I did not include Metra since last I heard they are making enough to fully fund their operations.
Metra's farebox recovery is in the neighborhood of 55%. The other 45% comes from various sources such as the RTA sales tax in the 6 counties. They do get capital projects such as UP West and Southwest extension money from FTA, which is largely funded with a portion from federal gas tax.
A few comments:
New roads are easier to build in downstate IL, where farmland sells for $5000 an acre or less, most people are favorably disposed to highway projects, and labor and material costs are comparatively low.
OTOH, in the city and the suburbs, expensive land, well organized and financed NIMBY opposition, and higher labor and material costs are the prevailing conditions.
Money for highway expansion projects, like most things, often follows the path of least resistance.

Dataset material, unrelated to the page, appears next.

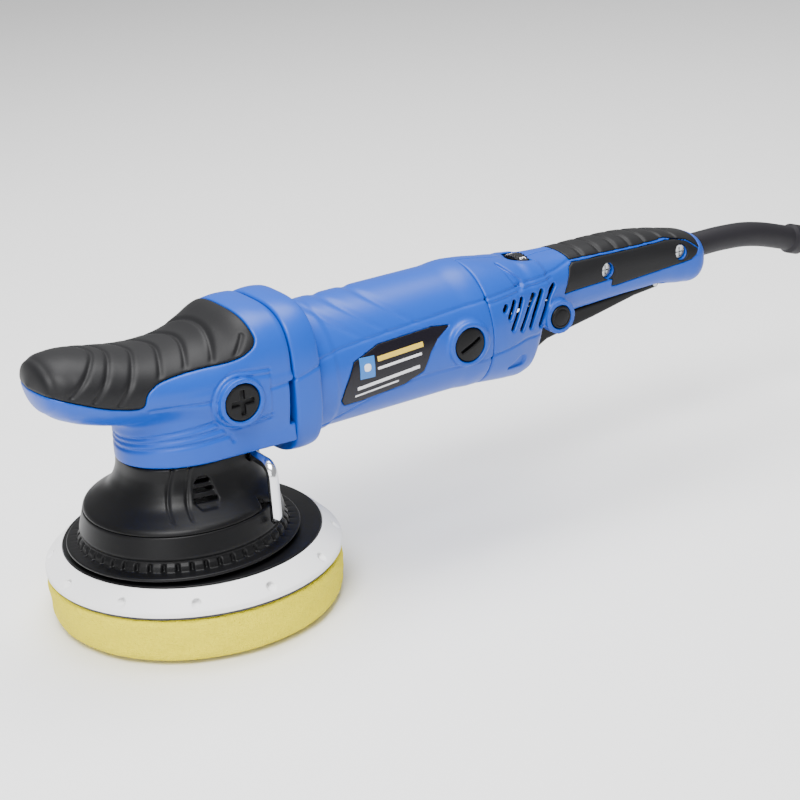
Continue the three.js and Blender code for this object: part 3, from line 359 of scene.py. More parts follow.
def grain_group():
    """A height for a bump: fine noise, plus a share of a coarser one."""
    group, nodes, join, given, result = new_group("moulded grain", [
        ("Scale", "NodeSocketFloat", 1500.0),
        ("Coarse", "NodeSocketFloat", 0.3),
    ], "Height", "NodeSocketFloat")
    place = nodes.new("ShaderNodeTexCoord")
    fine = nodes.new("ShaderNodeTexNoise")
    coarse = nodes.new("ShaderNodeTexNoise")
    smaller = nodes.new("ShaderNodeMath")
    smaller.operation = "MULTIPLY"
    smaller.inputs[1].default_value = 0.12
    total = nodes.new("ShaderNodeMath")
    total.operation = "MULTIPLY_ADD"
    join(place.outputs["Object"], fine.inputs["Vector"])
    join(place.outputs["Object"], coarse.inputs["Vector"])
    join(given.outputs["Scale"], fine.inputs["Scale"])
    join(given.outputs["Scale"], smaller.inputs[0])
    join(smaller.outputs[0], coarse.inputs["Scale"])
    join(coarse.outputs["Fac"], total.inputs[0])
    join(given.outputs["Coarse"], total.inputs[1])
    join(fine.outputs["Fac"], total.inputs[2])
    join(total.outputs[0], result.inputs["Height"])
    return group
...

To your question of adding "Lexus Lanes" to be built, tolled and maintained by franchise to a private bidder, to the other free lanes to be maintained by state forces:
It is a quicker way to add capacity to the system, that's for sure. And the free lanes lying next to the toll lanes would act as a check on the operator charging exhorbitant rates.
OTOH, the California Route 91 experience (probably the most prominent private toll lane/public free lane project implemented in the US to date) has been a mixed bag, that's for sure. It'd be interesting to see if IL users would pay a variable rate toll that could amount to $15 or more at peak travel times to use a less-congested toll lane vs. sitting in bumper to bumper traffic for free.
Mark my words, I-55 will be widened from I-80 to Weber Road and the project will break ground before election day. The money will be obtained by shaking down the budgets of state highway districts 2-9, who will force a smile as they hand over the money to district 1, even as the highways and bridges downstate suffer a little from the induced neglect.
It would seem that the new federal legislation that is allowing California to subsidize tollways could be used to put federal money into the I-355 extension.
Anyone know anything about that possibility?